Objective: Within the material below, locate the line with "Keep writing the" and the line with "sketch.bump(nap, 0.5, 0.15)))", then return those two lines and all lines between them, exactly as written.

Material to process:

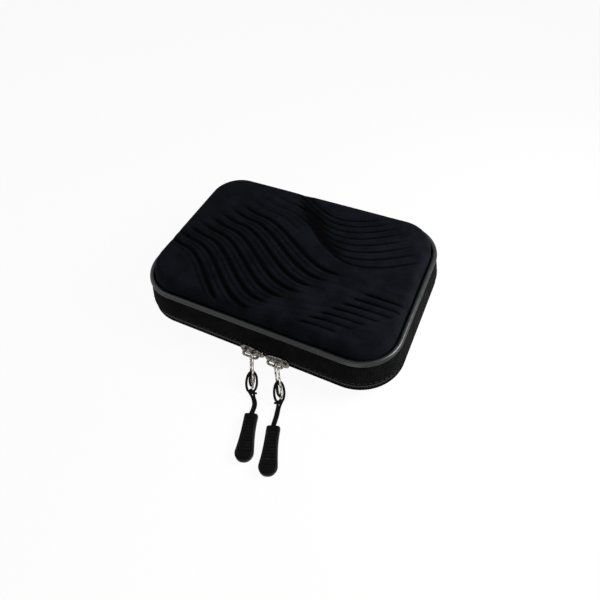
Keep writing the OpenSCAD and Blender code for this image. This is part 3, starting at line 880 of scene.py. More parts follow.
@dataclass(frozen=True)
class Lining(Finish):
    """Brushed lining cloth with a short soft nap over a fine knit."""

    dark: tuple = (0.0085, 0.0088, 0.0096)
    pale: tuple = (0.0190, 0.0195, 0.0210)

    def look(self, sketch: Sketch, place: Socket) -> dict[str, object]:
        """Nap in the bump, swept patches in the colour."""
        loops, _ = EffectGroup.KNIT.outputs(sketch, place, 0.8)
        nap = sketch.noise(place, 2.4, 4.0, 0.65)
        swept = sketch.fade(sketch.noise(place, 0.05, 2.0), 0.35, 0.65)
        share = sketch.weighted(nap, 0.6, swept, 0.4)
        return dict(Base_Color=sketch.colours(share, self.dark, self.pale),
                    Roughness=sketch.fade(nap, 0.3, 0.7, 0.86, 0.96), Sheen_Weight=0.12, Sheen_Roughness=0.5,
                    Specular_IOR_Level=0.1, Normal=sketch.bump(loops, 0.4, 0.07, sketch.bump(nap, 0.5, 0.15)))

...

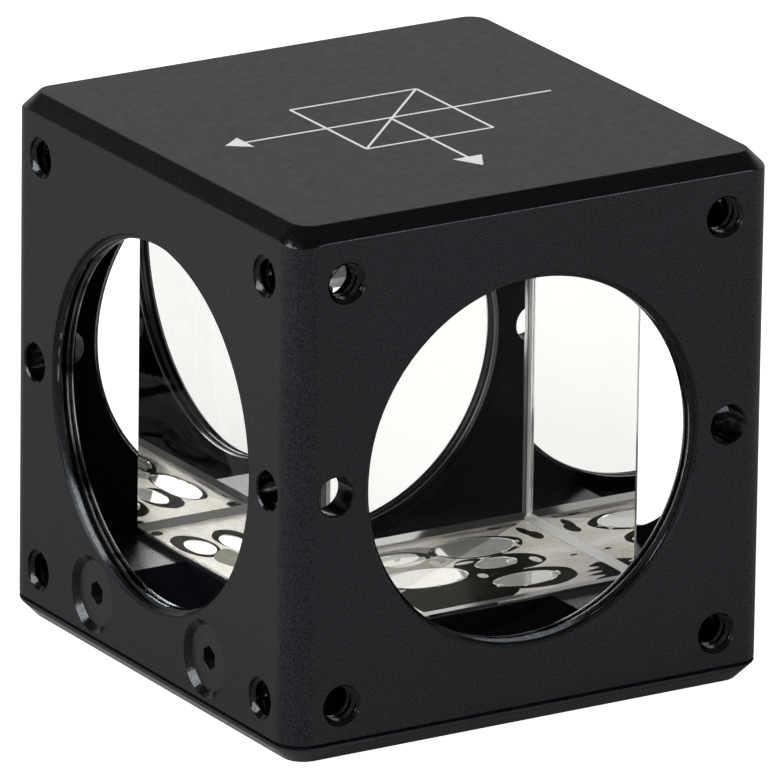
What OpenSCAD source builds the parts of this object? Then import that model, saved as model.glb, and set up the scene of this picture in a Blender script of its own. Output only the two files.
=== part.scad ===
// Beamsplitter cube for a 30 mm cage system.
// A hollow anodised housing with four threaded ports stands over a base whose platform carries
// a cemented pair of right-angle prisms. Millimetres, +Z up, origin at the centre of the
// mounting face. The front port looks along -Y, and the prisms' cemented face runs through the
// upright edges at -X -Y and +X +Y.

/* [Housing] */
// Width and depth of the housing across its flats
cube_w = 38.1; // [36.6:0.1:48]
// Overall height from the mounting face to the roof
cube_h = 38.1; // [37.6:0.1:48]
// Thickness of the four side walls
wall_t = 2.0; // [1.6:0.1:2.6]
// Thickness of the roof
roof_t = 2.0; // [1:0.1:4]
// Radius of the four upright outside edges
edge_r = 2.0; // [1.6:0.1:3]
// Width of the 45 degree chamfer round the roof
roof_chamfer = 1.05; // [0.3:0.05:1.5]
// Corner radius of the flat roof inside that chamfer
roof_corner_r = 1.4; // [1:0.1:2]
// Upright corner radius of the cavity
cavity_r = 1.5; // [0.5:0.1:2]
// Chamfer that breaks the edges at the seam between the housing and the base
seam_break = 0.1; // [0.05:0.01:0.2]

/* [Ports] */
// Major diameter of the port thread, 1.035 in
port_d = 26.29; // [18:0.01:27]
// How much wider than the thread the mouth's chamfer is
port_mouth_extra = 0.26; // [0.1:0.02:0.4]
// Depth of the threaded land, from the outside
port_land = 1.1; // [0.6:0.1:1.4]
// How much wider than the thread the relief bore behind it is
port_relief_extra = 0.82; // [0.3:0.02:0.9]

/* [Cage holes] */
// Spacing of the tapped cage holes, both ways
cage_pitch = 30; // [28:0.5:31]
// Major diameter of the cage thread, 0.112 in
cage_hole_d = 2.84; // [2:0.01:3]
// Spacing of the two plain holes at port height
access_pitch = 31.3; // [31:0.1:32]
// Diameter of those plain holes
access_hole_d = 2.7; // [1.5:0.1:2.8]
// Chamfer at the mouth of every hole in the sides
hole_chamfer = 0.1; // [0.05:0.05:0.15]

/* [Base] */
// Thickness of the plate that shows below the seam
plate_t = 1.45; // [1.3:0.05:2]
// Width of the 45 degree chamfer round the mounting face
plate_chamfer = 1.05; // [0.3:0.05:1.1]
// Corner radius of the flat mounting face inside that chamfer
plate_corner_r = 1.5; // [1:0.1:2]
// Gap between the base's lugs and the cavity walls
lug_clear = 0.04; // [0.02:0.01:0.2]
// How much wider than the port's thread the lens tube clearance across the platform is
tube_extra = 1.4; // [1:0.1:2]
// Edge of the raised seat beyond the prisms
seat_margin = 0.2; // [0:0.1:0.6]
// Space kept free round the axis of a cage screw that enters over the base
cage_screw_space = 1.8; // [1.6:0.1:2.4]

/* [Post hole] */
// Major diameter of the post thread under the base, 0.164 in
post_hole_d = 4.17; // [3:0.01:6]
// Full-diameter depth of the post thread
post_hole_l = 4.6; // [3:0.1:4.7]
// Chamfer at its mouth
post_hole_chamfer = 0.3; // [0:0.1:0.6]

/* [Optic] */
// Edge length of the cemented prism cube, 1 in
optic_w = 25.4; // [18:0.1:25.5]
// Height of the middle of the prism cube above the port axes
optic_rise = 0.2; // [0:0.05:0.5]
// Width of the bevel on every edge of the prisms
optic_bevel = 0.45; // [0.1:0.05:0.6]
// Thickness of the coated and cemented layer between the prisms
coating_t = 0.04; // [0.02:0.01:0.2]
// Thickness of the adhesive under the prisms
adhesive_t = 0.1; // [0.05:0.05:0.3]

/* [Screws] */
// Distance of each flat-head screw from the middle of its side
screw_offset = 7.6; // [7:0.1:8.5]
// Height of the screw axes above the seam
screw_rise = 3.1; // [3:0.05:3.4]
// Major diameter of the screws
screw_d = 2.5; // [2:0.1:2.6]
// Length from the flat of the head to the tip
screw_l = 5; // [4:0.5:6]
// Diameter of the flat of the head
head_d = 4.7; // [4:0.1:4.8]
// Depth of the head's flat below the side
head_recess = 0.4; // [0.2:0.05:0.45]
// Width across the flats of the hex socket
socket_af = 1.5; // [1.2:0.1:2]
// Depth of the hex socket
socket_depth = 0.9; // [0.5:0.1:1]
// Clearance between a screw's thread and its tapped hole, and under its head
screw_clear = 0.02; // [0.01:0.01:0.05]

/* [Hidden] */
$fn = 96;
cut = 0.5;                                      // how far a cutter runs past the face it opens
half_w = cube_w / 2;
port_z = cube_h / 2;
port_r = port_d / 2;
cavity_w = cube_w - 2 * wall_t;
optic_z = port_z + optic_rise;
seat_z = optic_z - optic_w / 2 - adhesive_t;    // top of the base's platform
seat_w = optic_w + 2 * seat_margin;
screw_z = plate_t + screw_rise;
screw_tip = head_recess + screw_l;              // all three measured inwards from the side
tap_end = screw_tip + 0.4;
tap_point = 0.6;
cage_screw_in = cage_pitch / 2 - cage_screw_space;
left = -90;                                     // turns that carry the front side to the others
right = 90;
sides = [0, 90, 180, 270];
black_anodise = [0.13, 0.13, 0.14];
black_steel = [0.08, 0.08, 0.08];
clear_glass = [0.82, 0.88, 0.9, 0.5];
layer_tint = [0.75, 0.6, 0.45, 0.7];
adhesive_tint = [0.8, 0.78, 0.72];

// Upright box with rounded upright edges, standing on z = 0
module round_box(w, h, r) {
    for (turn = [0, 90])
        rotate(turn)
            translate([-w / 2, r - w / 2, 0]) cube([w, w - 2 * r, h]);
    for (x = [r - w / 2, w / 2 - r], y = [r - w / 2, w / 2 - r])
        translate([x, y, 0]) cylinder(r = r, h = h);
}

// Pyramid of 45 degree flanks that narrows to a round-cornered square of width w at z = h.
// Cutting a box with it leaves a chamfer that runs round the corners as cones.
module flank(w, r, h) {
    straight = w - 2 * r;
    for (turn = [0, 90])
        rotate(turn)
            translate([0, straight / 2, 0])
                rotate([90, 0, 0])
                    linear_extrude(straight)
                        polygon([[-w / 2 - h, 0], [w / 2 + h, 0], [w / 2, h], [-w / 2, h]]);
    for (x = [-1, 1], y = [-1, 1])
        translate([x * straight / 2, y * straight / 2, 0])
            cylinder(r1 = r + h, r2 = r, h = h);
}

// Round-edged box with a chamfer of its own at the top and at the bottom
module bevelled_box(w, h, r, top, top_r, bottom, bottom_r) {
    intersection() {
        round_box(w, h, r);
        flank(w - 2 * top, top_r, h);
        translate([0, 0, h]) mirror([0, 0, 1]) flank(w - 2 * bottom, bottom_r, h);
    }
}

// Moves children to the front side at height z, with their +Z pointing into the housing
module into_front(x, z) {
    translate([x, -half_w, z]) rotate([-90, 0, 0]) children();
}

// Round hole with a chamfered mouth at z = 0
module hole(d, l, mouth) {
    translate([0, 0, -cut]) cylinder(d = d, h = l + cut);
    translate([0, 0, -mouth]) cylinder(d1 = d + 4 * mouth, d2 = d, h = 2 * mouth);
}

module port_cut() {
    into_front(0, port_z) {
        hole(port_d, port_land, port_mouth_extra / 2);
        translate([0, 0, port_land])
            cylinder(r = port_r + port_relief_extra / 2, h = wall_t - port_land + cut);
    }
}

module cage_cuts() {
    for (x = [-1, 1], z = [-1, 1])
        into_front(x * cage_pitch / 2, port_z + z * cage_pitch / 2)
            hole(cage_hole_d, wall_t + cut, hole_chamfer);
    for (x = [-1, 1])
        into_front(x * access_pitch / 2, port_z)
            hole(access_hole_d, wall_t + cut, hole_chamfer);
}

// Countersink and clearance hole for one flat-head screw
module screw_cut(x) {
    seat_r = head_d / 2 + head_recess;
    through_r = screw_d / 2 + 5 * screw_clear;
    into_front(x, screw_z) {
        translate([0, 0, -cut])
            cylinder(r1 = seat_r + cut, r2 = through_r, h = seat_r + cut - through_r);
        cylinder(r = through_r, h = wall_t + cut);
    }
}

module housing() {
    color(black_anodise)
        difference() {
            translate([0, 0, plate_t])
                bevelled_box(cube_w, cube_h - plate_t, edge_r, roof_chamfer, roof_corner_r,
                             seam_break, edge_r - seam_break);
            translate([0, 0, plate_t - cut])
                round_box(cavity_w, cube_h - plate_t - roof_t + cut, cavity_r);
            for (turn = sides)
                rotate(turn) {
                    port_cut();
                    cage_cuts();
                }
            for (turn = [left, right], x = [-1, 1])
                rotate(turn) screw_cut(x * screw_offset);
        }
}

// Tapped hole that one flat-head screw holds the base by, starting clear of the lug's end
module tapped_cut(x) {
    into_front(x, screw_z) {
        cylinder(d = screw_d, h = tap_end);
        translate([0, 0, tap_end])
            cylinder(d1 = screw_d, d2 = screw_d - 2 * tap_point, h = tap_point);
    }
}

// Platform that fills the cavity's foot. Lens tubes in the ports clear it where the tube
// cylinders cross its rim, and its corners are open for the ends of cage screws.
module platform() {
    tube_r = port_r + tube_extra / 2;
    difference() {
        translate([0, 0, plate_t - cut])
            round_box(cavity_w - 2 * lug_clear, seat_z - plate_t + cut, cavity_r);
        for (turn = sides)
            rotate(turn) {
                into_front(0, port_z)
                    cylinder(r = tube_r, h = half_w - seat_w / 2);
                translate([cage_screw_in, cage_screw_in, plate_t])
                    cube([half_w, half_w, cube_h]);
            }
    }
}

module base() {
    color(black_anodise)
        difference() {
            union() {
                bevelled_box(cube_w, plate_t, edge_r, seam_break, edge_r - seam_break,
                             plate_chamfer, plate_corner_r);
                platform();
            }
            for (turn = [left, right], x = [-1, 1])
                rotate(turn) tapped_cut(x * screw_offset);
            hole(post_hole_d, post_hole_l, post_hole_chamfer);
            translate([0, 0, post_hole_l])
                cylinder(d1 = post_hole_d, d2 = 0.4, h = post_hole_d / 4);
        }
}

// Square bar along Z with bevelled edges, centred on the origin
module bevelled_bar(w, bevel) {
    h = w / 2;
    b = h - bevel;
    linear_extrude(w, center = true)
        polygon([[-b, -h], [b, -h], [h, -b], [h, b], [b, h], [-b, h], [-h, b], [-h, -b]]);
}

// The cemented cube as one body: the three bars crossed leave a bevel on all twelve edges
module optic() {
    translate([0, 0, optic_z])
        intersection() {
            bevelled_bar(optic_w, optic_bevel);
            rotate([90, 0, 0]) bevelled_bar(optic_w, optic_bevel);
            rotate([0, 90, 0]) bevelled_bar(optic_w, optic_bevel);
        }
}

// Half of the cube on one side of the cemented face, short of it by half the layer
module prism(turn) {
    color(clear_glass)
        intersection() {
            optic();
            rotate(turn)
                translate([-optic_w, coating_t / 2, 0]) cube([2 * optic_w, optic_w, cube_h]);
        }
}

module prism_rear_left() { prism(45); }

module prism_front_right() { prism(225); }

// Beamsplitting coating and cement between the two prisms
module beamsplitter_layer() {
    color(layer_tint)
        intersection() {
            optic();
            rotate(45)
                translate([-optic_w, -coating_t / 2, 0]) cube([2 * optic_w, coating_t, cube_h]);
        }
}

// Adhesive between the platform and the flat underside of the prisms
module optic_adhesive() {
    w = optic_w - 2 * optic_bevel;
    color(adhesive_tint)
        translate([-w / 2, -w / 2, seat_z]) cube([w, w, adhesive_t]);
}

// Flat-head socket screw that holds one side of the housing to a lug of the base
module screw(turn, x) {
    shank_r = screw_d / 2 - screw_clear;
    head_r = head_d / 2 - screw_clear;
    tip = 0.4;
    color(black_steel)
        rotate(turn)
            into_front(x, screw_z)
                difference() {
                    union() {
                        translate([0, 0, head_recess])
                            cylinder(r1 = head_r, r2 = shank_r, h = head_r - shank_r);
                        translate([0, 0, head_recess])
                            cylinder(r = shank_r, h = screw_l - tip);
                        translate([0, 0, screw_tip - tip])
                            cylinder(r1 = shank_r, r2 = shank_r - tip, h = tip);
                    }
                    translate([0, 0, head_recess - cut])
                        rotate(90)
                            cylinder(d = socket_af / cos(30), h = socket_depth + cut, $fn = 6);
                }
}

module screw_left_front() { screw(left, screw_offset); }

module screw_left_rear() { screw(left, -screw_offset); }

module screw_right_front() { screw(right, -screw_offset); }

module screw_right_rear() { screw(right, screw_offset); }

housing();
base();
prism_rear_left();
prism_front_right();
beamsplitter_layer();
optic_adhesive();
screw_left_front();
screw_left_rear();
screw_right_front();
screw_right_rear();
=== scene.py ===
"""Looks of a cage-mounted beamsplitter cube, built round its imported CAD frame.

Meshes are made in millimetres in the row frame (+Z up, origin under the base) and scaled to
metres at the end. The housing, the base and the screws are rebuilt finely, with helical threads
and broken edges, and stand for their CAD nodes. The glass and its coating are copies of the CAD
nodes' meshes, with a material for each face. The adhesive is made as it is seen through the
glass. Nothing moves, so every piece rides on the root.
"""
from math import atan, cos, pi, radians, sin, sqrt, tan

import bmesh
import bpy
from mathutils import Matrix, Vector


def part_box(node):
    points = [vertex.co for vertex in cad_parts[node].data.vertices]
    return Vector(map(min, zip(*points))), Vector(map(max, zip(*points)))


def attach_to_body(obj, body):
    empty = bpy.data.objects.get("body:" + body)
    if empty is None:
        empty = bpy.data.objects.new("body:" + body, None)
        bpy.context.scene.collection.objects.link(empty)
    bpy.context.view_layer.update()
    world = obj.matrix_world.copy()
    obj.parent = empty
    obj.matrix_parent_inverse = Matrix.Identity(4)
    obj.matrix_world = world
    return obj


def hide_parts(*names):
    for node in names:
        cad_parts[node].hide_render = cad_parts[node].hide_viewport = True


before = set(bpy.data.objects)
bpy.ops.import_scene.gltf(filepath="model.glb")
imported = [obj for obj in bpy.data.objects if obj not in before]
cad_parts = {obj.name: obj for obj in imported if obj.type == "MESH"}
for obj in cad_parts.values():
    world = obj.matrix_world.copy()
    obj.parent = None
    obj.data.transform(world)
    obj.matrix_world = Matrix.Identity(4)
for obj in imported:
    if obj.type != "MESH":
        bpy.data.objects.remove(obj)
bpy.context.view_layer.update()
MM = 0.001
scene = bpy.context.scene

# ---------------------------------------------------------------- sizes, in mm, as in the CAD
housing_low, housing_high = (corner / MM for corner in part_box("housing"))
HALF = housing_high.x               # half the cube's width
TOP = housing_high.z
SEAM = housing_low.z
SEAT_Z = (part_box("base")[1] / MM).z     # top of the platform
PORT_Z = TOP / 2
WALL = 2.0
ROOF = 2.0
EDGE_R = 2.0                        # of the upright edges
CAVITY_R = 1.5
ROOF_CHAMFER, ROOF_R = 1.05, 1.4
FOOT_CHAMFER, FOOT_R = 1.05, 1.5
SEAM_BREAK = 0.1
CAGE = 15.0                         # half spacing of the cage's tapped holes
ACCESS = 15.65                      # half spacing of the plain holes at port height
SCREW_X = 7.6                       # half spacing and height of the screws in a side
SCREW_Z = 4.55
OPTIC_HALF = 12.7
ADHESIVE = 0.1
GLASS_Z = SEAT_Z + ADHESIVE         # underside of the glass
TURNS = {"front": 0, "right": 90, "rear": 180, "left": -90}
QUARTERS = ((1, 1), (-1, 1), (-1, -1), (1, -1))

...

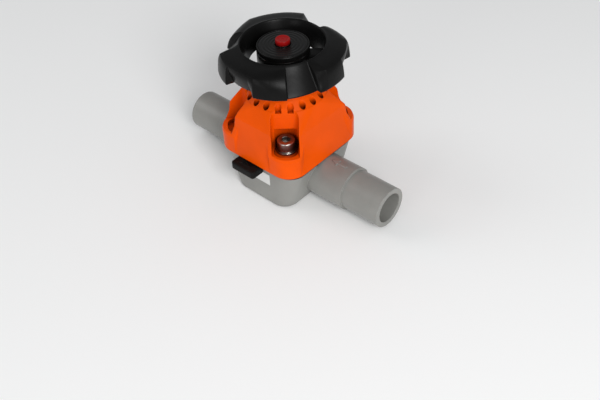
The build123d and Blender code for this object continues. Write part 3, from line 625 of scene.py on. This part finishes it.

Solved exercise:
Keep writing the OpenSCAD and Blender code for this image. This is part 3, starting at line 880 of scene.py. More parts follow.
@dataclass(frozen=True)
class Lining(Finish):
    """Brushed lining cloth with a short soft nap over a fine knit."""

    dark: tuple = (0.0085, 0.0088, 0.0096)
    pale: tuple = (0.0190, 0.0195, 0.0210)

    def look(self, sketch: Sketch, place: Socket) -> dict[str, object]:
        """Nap in the bump, swept patches in the colour."""
        loops, _ = EffectGroup.KNIT.outputs(sketch, place, 0.8)
        nap = sketch.noise(place, 2.4, 4.0, 0.65)
        swept = sketch.fade(sketch.noise(place, 0.05, 2.0), 0.35, 0.65)
        share = sketch.weighted(nap, 0.6, swept, 0.4)
        return dict(Base_Color=sketch.colours(share, self.dark, self.pale),
                    Roughness=sketch.fade(nap, 0.3, 0.7, 0.86, 0.96), Sheen_Weight=0.12, Sheen_Roughness=0.5,
                    Specular_IOR_Level=0.1, Normal=sketch.bump(loops, 0.4, 0.07, sketch.bump(nap, 0.5, 0.15)))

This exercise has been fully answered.